Six vertical holders are on the sides of the console and four horizontal racks are under the gunwale, with four more in-gunwale holders. Useful features include an 18-gallon aerated live-well and a coaming pad to protect knees during fishing. For storing the catch, an insulated cooler is set into the casting deck. There’s a raw-water wash-down that’s tied to the jet drive system and eliminates the need for an additional pump.
The 190 FSH Sport shifts easily into ski mode, with a standard tow eye in the stern and a 100-degree rearview mirror for the driver, but unlike other Yamaha boats, it doesn’t have an in-floor ski locker. Cruise control helps dial in the perfect tow speed; it also includes no-wake assist to fine-tune boat speed in no-fly zones. Passenger capacity is eight. On either side of the leaning post are flip-up jump seats. On the casting deck is a thick pad for two more passengers. In front of the console is a doublewide seat with a tall backrest for comfort. You can equip the flip up the console seat changing room with a Porta Potti. There’s a two-speaker Jensen Bluetooth stereo.

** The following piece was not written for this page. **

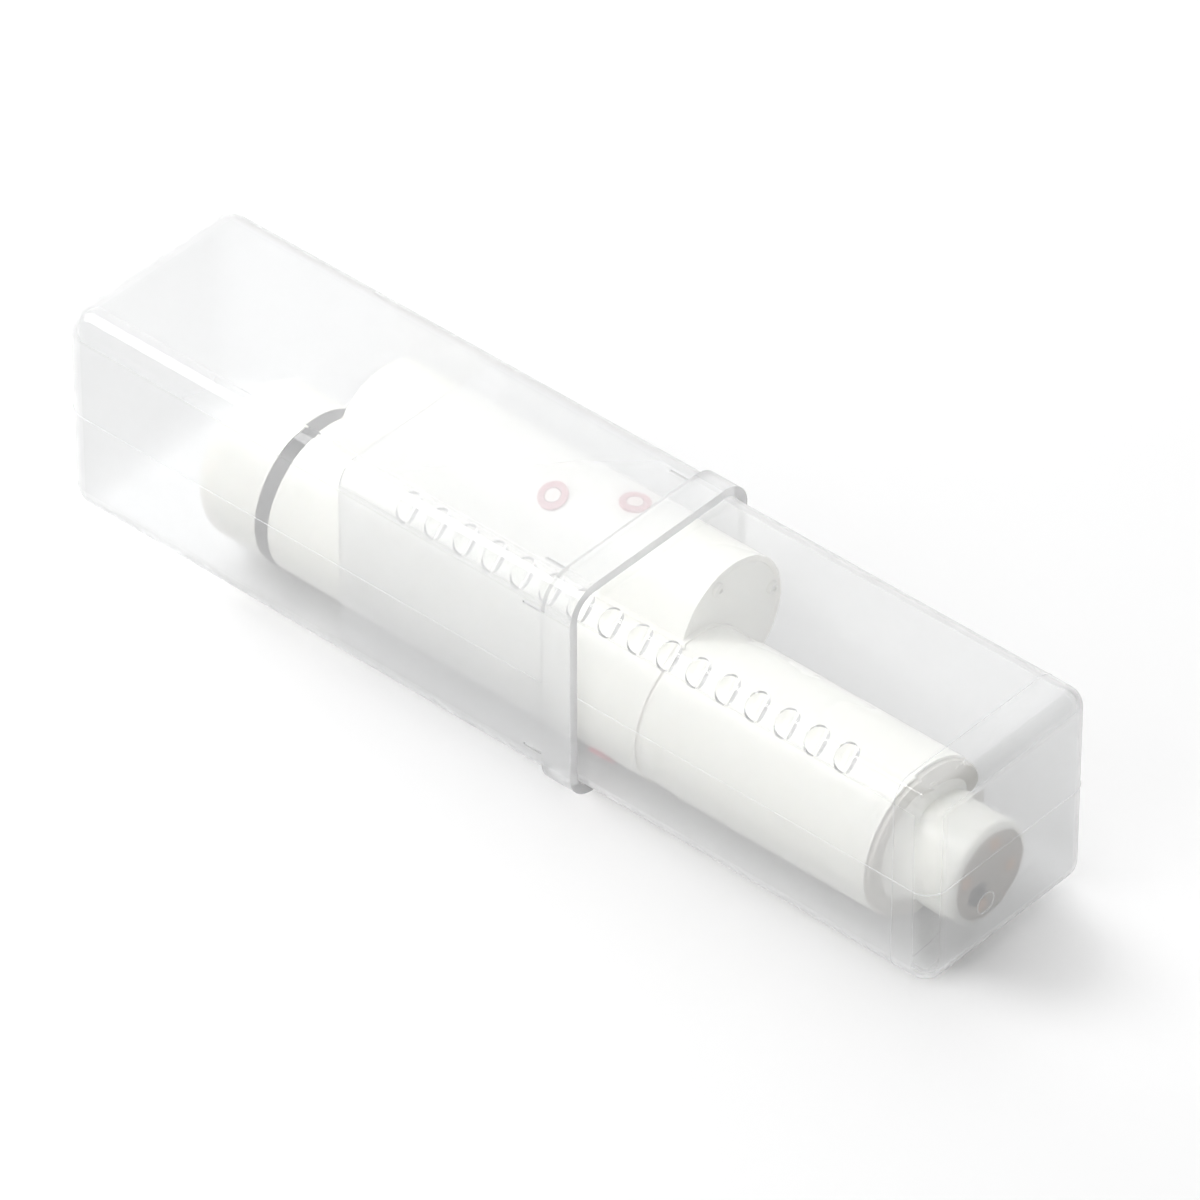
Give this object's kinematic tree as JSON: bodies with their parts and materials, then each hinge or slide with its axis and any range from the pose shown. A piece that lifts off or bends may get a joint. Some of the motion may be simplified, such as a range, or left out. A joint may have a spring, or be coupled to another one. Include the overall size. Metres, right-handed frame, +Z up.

PREFERRED SETUP FOR THE YAMAHA 190 FSH
The option list is short, because virtually everything is a standard feature. The190 FSH Sport, which lists for $32,499. It even comes with a painted single-axle trailer; a galvanized trailer is the only other option. The Deluxe version is $30,499 and has a Bimini instead of a T-top, but has every other option, including a bow fishing seat. Curiously, the Sport version is lacking. The 190 FSH version comes in at $27,999, but doesn’t have any sort of top for shade, nor does it have the bow seating cushion, leaning post backrest or the dual battery setup the other two have.